Brooks’s success with donors has also brought personal rewards. According to the Forward’s latest salary survey, he is one of the top-paid executives in the Jewish not-for-profit world, with an annual income of $461,000 in 2010. In addition to the RJC, he is the director of its offshoot think tank, the Jewish Policy Center.

To a great extent, Brooks embodies a combination of stereotypes of both Jewish politicos and Republican activists. Always in a sharp suit, and with carefully combed shiny black hair, he moves easily in conservative settings that have spanned from Adelson’s Las Vegas casino to a 2010 hunting trip with South Dakota Senator John Thune, in which Brooks was slightly injured after being shot in the face with a birdshot by another fellow hunter.

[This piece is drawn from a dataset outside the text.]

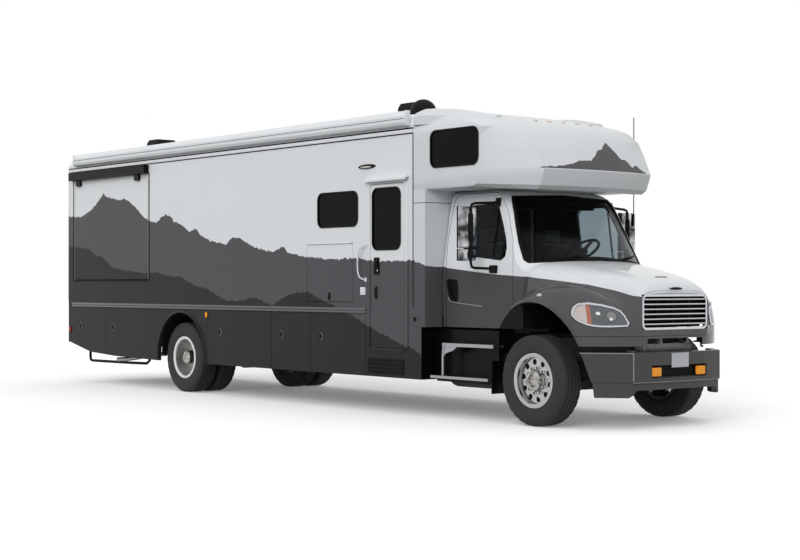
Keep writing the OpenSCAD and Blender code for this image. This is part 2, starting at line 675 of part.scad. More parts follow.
// Stations of the hood: [x, half section of [y, z] from the crown out to the fender's side]
hood_stations = [
    [4600, [[0, 1858], [400, 1852], [720, 1826], [885, 1785], [965, 1710], [996, 1615], [1012, 1520],
        [1062, 1422], [1150, 1380], [1162, 1290]]],
    [4660, [[0, 1852], [400, 1846], [715, 1820], [880, 1776], [960, 1700], [990, 1608], [1010, 1520],
        [1076, 1440], [1160, 1396], [1168, 1290]]],
    [4760, [[0, 1840], [400, 1834], [700, 1804], [858, 1750], [936, 1660], [975, 1575], [1022, 1508],
        [1102, 1479], [1166, 1418], [1173, 1300]]],
    [4900, [[0, 1818], [395, 1811], [672, 1776], [815, 1710], [893, 1615], [945, 1556], [1027, 1540],
        [1117, 1522], [1171, 1442], [1178, 1310]]],
    [5050, [[0, 1792], [385, 1785], [648, 1748], [768, 1672], [838, 1590], [905, 1550], [1010, 1562],
        [1110, 1543], [1169, 1457], [1178, 1310]]],
    [5240, [[0, 1758], [375, 1750], [614, 1710], [718, 1626], [780, 1552], [858, 1534], [970, 1562],
        [1075, 1540], [1146, 1440], [1163, 1270]]],
    [5420, [[0, 1726], [362, 1717], [578, 1674], [668, 1586], [722, 1512], [798, 1504], [914, 1530],
        [1014, 1500], [1086, 1395], [1108, 1200]]],
    [5560, [[0, 1694], [352, 1685], [550, 1640], [626, 1548], [670, 1466], [742, 1450], [843, 1465],
        [941, 1427], [1003, 1318], [1026, 1150]]],
    [5700, [[0, 1654], [342, 1645], [522, 1600], [588, 1508], [614, 1420], [672, 1376], [757, 1357],
        [836, 1300], [882, 1200], [900, 1075]]],
    [5800, [[0, 1612], [336, 1603], [502, 1558], [562, 1472], [582, 1382], [616, 1292], [662, 1225],
        [706, 1150], [738, 1075], [752, 1000]]],
    [5862, [[0, 1570], [332, 1561], [488, 1521], [549, 1450], [568, 1350], [581, 1252], [596, 1160],
        [610, 1080], [621, 1015], [626, 960]]],
    [5900, [[0, 1517], [325, 1511], [464, 1487], [529, 1440], [558, 1340], [558, 1240], [549, 1150],
        [530, 1070], [506, 1000], [486, 950]]]];
// Flare of the fender behind the hood's rear edge
flare_station = [4480, [[0, 1440], [400, 1436], [720, 1432], [885, 1428], [960, 1422], [985, 1412],
    [1000, 1395], [1030, 1372], [1120, 1345], [1140, 1290]]];

// Point at share t between b and c on the smooth curve through a, b, c and d
function spline(a, b, c, d, t) =
    0.5 * (2 * b + (c - a) * t + (2 * a - 5 * b + 4 * c - d) * t * t + (3 * b - a - 3 * c + d) * t * t * t);

// Smooth list through the items of p, with n steps from one to the next
function smooth(p, n) = [for (i = [0 : len(p) - 2], k = [0 : n - 1])
    spline(p[max(i - 1, 0)], p[i], p[i + 1], p[min(i + 2, len(p) - 1)], k / n), p[len(p) - 1]];

// Ring of the hood at x through a half section, moved in by d; the inner ring reaches lower
function hood_ring(x, h, d) = let (
    low = d > 0 ? 800 : hood_bottom,
    half = [for (i = [0 : len(h) - 1]) [i == 0 ? 0 : h[i][0] - d, h[i][1] - d],
        [h[len(h) - 1][0] - d, low]])
    [for (p = half) [x, p[0], p[1]], for (i = [len(half) - 1 : -1 : 1]) [x, -half[i][0], half[i][1]]];

module hood_loft(d = 0) {
    xs = smooth([for (s = hood_stations) s[0]], 2);
    hs = smooth([for (s = hood_stations) smooth(s[1], 2)], 2);
    skin(concat([hood_ring(flare_station[0] - 1.2 * d, smooth(flare_station[1], 2), d)],
        [for (i = [0 : len(xs) - 1]) hood_ring(xs[i] - 1.2 * d, hs[i], d)]));
}

// Almond outline of a headlamp on the fender's slanted face: [along the face, z]
lamp_outline = [[-20, 1262], [0, 1325], [53, 1359], [158, 1364], [290, 1343], [422, 1314], [494, 1283],
    [540, 1232], [583, 1158], [568, 1130], [435, 1123], [277, 1126], [158, 1140], [53, 1178], [0, 1222]];

module lamp_prism(d = 0)
    translate([5410, -1090, 0]) rotate([90, 0, 53.1]) translate([0, 0, -150])
        linear_extrude(300) offset(delta = d) polygon(lamp_outline);

// Hood with its two tilt pins on brackets under the grille's corners
module hood() color("#55565a") {
    hood_shell();
    both_sides() difference() {
        union() {
            translate([hood_pivot[0], 430, hood_pivot[1]]) rotate([-90, 0, 0]) cylinder(r = 11, h = 30);
            box3([hood_pivot[0] - 24, 436, hood_pivot[1]], [hood_pivot[0] - 2, 454, hood_bottom - 1]);
        }
        translate([hood_pivot[0], 429, hood_pivot[1]]) rotate([-90, 0, 0]) cylinder(r = 6, h = 32);
    }
}

module hood_shell() meshed() difference() {
    hood_loft();
    hood_loft(hood_t);
    cab_loft(-gap);
    // wheel arches
    both_sides() translate([arch_front_x, 0, arch_front_z]) rotate([-90, 0, 0])
        cylinder(r = arch_front_r, h = 1300, $fn = 96);
    box3([4000, -1300, 600], [arch_front_x, 1300, 1075]);
    // openings behind the grille and below it
    box3([5780, -529, 1082], [5920, 529, 1464]);
    box3([5780, -450, 880], [5920, 450, 985]);
    both_sides() lamp_prism(2);
}

module grille() color("#c9ccd0") {
    translate([5868, 0, 0]) rotate([90, 0, 90]) linear_extrude(24) difference() {
        panel_outline([-527, 527, 1084, 1462], 60);
        panel_outline([-507, 507, 1104, 1442], 45);
    }
    for (i = [0 : 5]) box3([5868, -512, 1130 + i * 54], [5892, 512, 1148 + i * 54]);
    color("#101214") for (y = [-260, 0, 260]) box3([5850, y - 12, 1089], [5869, y + 12, 1457]);
}

module headlamps() color("#d9dcdf") both_sides() meshed() intersection() {
    difference() {
        hood_loft(-3);
        hood_loft(lamp_t);
    }
    lamp_prism();
}

/* ---------- what is drawn ---------- */

chassis_frame();
hitch_receiver();
front_axle();
rear_axle();
leaf_springs();
drive_shaft();
engine_block();
fuel_tank();
coach_floor();
entry_steps();
side_wall_right();
side_wall_left();
rear_wall();
roof();
front_cap();
coach_windows();
lower_skirts();
storage_bays();
roof_units();
patio_awning();
cab_shell();
windshield();
cab_seats();
dashboard();
cab_steps();
front_bumper();
hood();
grille();
headlamps();
cab_door();  // cab_door_right
cab_door_glass();  // cab_door_glass_right
door_mirror();  // mirror_right
mirror([0, 1, 0]) cab_door();  // cab_door_left
mirror([0, 1, 0]) cab_door_glass();  // cab_door_glass_left
mirror([0, 1, 0]) door_mirror();  // mirror_left
steering_knuckle(-1);  // steering_knuckle_right
steering_knuckle(1);  // steering_knuckle_left
front_tyre(-1);  // front_tyre_right
front_wheel(-1);  // front_wheel_right
front_tyre(1);  // front_tyre_left
front_wheel(1);  // front_wheel_left
rear_tyres(-1);  // rear_tyres_right
rear_wheels(-1);  // rear_wheels_right
rear_tyres(1);  // rear_tyres_left
rear_wheels(1);  // rear_wheels_left
entry_door();
entry_door_window();
entertainment_hatch();
slideout();  // slideout_right
mirror([0, 1, 0]) slideout();  // slideout_left
baggage_door(seams_right[0]);  // baggage_door_right_1
baggage_door(seams_right[1]);  // baggage_door_right_2
baggage_door(seams_right[2]);  // baggage_door_right_3
baggage_door(seams_right[3]);  // baggage_door_right_4
baggage_door(seams_right[4]);  // baggage_door_right_5
mirror([0, 1, 0]) baggage_door(seams_left[0]);  // baggage_door_left_1
mirror([0, 1, 0]) baggage_door(seams_left[1]);  // baggage_door_left_2
mirror([0, 1, 0]) baggage_door(seams_left[2]);  // baggage_door_left_3
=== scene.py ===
"""Looks of the motorhome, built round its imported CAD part.

Metres, X forward, Y to the vehicle's left, Z up, origin on the ground under the vehicle's middle.
Paint, glass and metals are node materials in each piece's own coordinates, which are the frame's at rest.
"""

import math

import bmesh
import bpy
from mathutils import Matrix, Vector


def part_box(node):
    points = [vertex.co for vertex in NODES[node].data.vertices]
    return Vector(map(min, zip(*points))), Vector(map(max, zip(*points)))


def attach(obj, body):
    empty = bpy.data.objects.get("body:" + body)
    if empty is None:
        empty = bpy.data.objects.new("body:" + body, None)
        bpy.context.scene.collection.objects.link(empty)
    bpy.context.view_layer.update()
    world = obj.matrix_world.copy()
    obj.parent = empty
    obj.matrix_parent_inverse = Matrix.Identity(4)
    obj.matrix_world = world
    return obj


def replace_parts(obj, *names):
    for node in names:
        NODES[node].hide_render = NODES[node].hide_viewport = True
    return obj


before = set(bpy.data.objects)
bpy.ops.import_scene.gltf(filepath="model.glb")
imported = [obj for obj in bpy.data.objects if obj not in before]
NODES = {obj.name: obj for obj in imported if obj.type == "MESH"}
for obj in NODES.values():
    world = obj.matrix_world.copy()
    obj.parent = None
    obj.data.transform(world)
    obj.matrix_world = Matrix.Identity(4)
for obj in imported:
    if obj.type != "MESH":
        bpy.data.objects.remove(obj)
for spare in ("Cube", "Light", "Camera"):
    if spare in bpy.data.objects:
        bpy.data.objects.remove(bpy.data.objects[spare])
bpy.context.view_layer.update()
SIDES = (("right", -1), ("left", 1))


# ---------- dimensions, read from the frame where a node gives them ----------


def middle(node, axis):
    """Middle of a CAD node's box along an axis."""
    low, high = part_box(node)
    return (low[axis] + high[axis]) / 2


WALL_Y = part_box("side_wall_left")[1].y
REAR_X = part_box("rear_wall")[0].x
SEAM_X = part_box("side_wall_right")[1].x
WHEEL_Z = middle("front_tyre_left", 2)
TYRE_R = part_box("front_tyre_left")[1].z - WHEEL_Z
FRONT_X = middle("front_tyre_left", 0)
REAR_AXLE_X = middle("rear_tyres_left", 0)
TYRE_W = 0.28
BEAD_R = 0.286
CAB_Y = 1.03
CAB_REAR_X = 3.17
CAP_JOINT_Z = 2.545
NOSE_X, LIP_Z = 4.45, 2.885
HOOD_EDGE_Z = 1.012
HAIRLINE = 0.004
SLAT_STEP = 0.054
MIRROR_Y = 1.302

# Points inside hollow nodes: faces that look towards them get the inner colour.
CAB_INSIDE = (3.95, 0.0, 1.85)
COACH_INSIDE = (-1.5, 0.0, 2.3)
ENGINE_BAY = (5.1, 0.0, 1.0)

# Wheel arches as (x, z, radius).
ARCH_FRONT = (4.82, 0.69, 0.693)
ARCH_REAR = (-2.41, 0.52, 0.64)

# Raggedness of the painted ridges in broad and fine steps, its share on the cab, and a height above them all.
RIDGE_JAG, RIDGE_TEETH = 0.035, 0.06
CALM = 0.06
RIDGE_TOP = 4.0

# Rays that look for a surface start this far out, and go backwards or down.
FAR = 8.0
BACK, DOWN = (-1, 0, 0), (0, 0, -1)

# ---------- colours, as sRGB levels ----------

WHITE = (224, 227, 229)
# Painted shade: a darker copy of the same white paint, for the cap and the hood, so that their fronts and
# tops look less brightly lit.
SHADED_WHITE = (212, 215, 217)
MID_GREY = (82, 81, 85)
DARK_GREY = (39, 39, 43)
CAB_GREY = (76, 75, 78)
BLACK = (10, 10, 12)
INNER_WALL = (196, 188, 174)
INNER_CAB = (17, 20, 21)


def rgb(colour):
    """Linear RGBA from sRGB levels of 0 to 255."""
    levels = [c / 255 for c in colour]
    return (*[c / 12.92 if c <= 0.04045 else ((c + 0.055) / 1.055) ** 2.4 for c in levels], 1.0)


# ---------- material building ----------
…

But while in form he is one of the guys, Brooks is part of a smaller GOP niche these days — a moderate on social issues who steers clear of libertarian and Tea Party streams within the party. This year, Brooks would not allow then-candidate Ron Paul to participate in the RJC’s presidential candidates’ forum because of his views on Israel. Brooks will not discuss the specifics when it comes to his social issue positions. But he points to his first mentor, Kemp, as an example of a “big tent” Republican like himself.

The RJC stance can lead to awkward efforts at squaring the circle with socially moderate Jewish audiences that the group seeks to recruit. During Brooks’s recent speaking tour with Coleman, the former senator assured a concerned Jewish participant that a Romney administration would not repeal Roe v. Wade. It was a promise that was clearly not in line with Romney’s stated platform.

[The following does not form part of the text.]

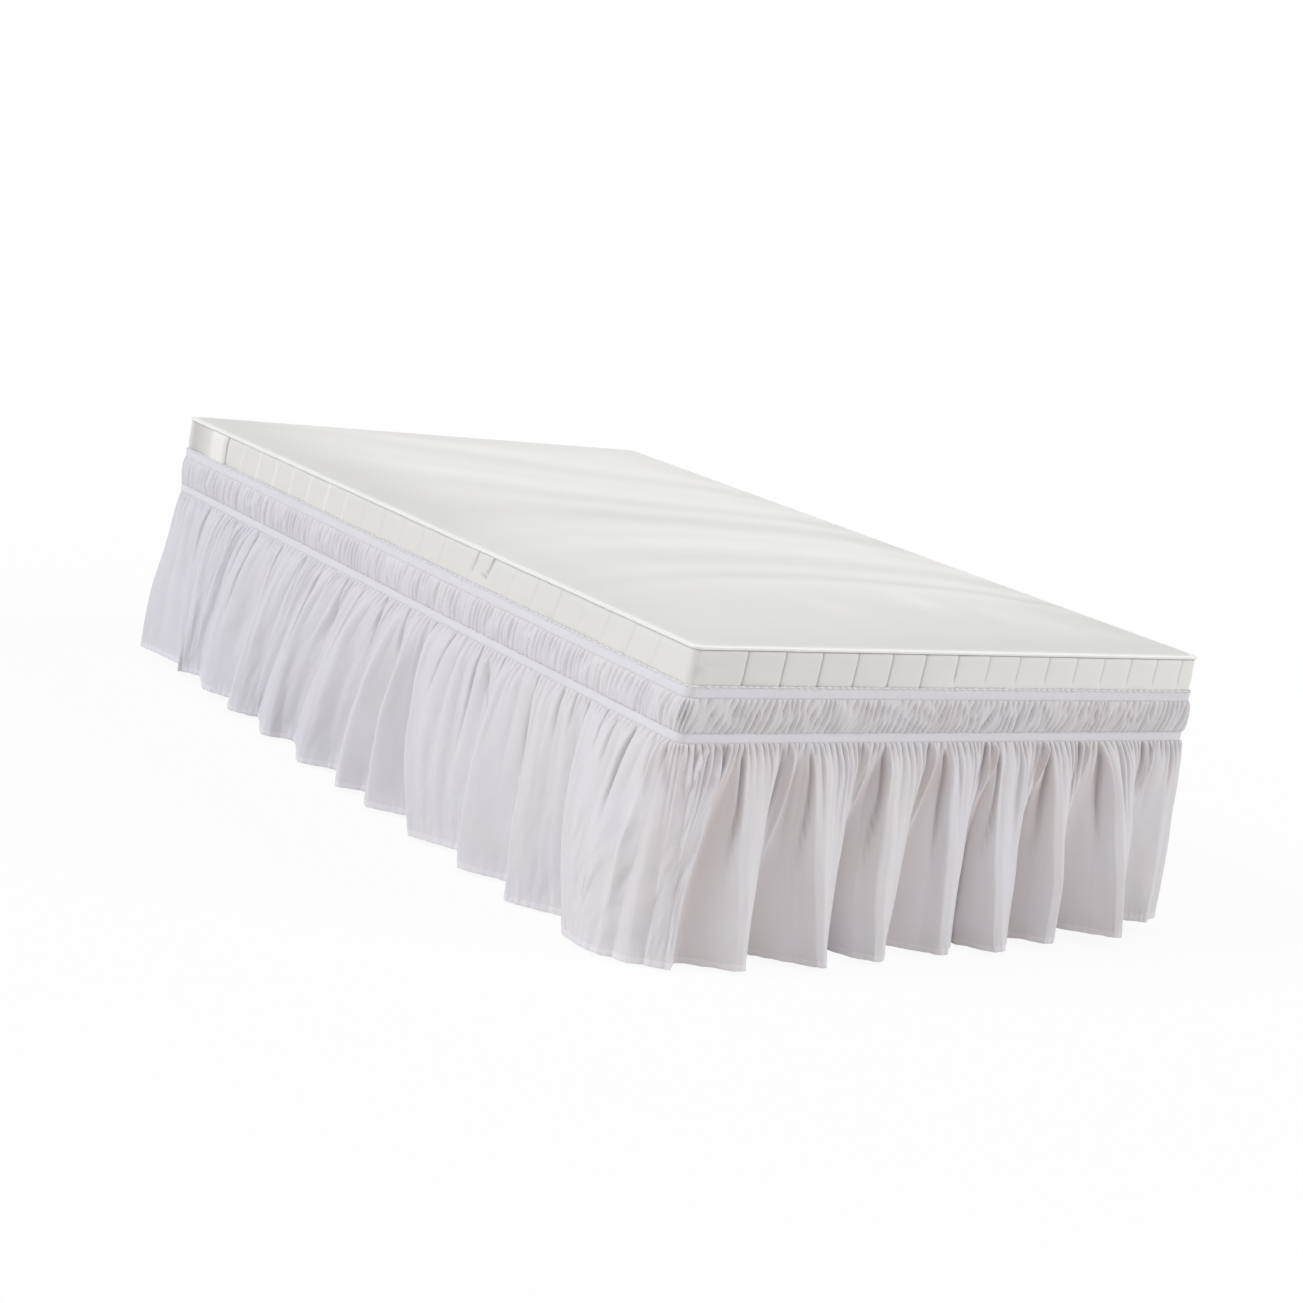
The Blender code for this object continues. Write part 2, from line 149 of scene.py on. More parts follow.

Kemp, Brooks said, “taught me how the party can be compassionate and inclusive.” Recent controversial statements by Republican Senate candidates Todd Akin and Richard Mourdock on abortion and rape victims, he insisted, do not represent the party.

“Just as the Democrats have people who say things that make you scratch your head, so do we,” he said. But his party, Brooks argued, was the one more open to diverse views.